A biography of the elusive Belle of Amherst (1830–86) that celebrates her imaginative witchery and triumph over adversity without penetrating her enigma.
Because her sister fulfilled Emily Dickinson’s request to burn her correspondence after her death, biographers experience considerable difficulty in sounding the deep currents of her life. To establish how she became so reclusive, Habegger (The Father: A Life of Henry James, Sr., 1994) is at great pains to delve into her family—sometimes excessively so (the poet’s birth does not occur until page 72). Her father, Edward Dickinson, a lawyer and one-term Whig congressman, was as zealous in guarding his children against all physical and financial danger as he was in claiming that women had no intellectual powers worth exercising. Her brother Austin, who lived with his wife next door to Edward and Emily, was too narrowly egotistical to appreciate Emily’s writing and in later years embarked on an affair that affected posthumous publication of her work. Deaths involving close relatives and friends when she was young led Dickinson into existential doubt about God’s justice, making her the lone family holdout from the local Congregational Church.

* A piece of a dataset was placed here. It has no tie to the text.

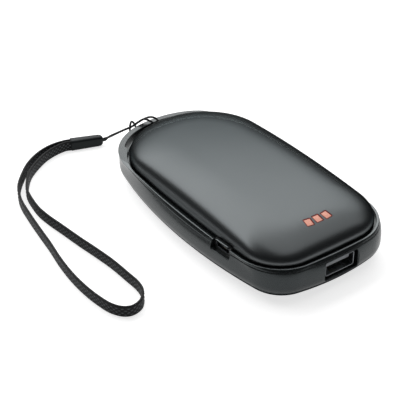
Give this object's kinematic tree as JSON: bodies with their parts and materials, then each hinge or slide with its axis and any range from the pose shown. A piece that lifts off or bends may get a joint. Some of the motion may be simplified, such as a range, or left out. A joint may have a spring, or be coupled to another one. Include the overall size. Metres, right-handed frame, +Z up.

Given these circumstances, Habegger plausibly suggests, Emily “perfected the art of living separately in close proximity,” discovering boundless independence and creative freedom even as her outer world contracted. Using extensive research on her associations, he adroitly analyzes Dickinson’s intense attachments: friendships with fellow schoolgirls, relationships with male intellectuals such as Atlantic Monthly editor Thomas Wentworth Higginson, and particularly her late-blooming romance with Otis Phillips Lord, an elderly jurist and friend of her father. Yet, despite his chronological organization, Habegger never helps the reader get a handle on the stages of Dickinson’s development as poet and adult, and he sometimes dismisses claims of earlier Dickinson scholars without offering an equally adequate explanation for events.
In the end, in an irony she would have appreciated, another biographer has mapped Dickinson’s outer world without leaving adequate markers for her interior landscape.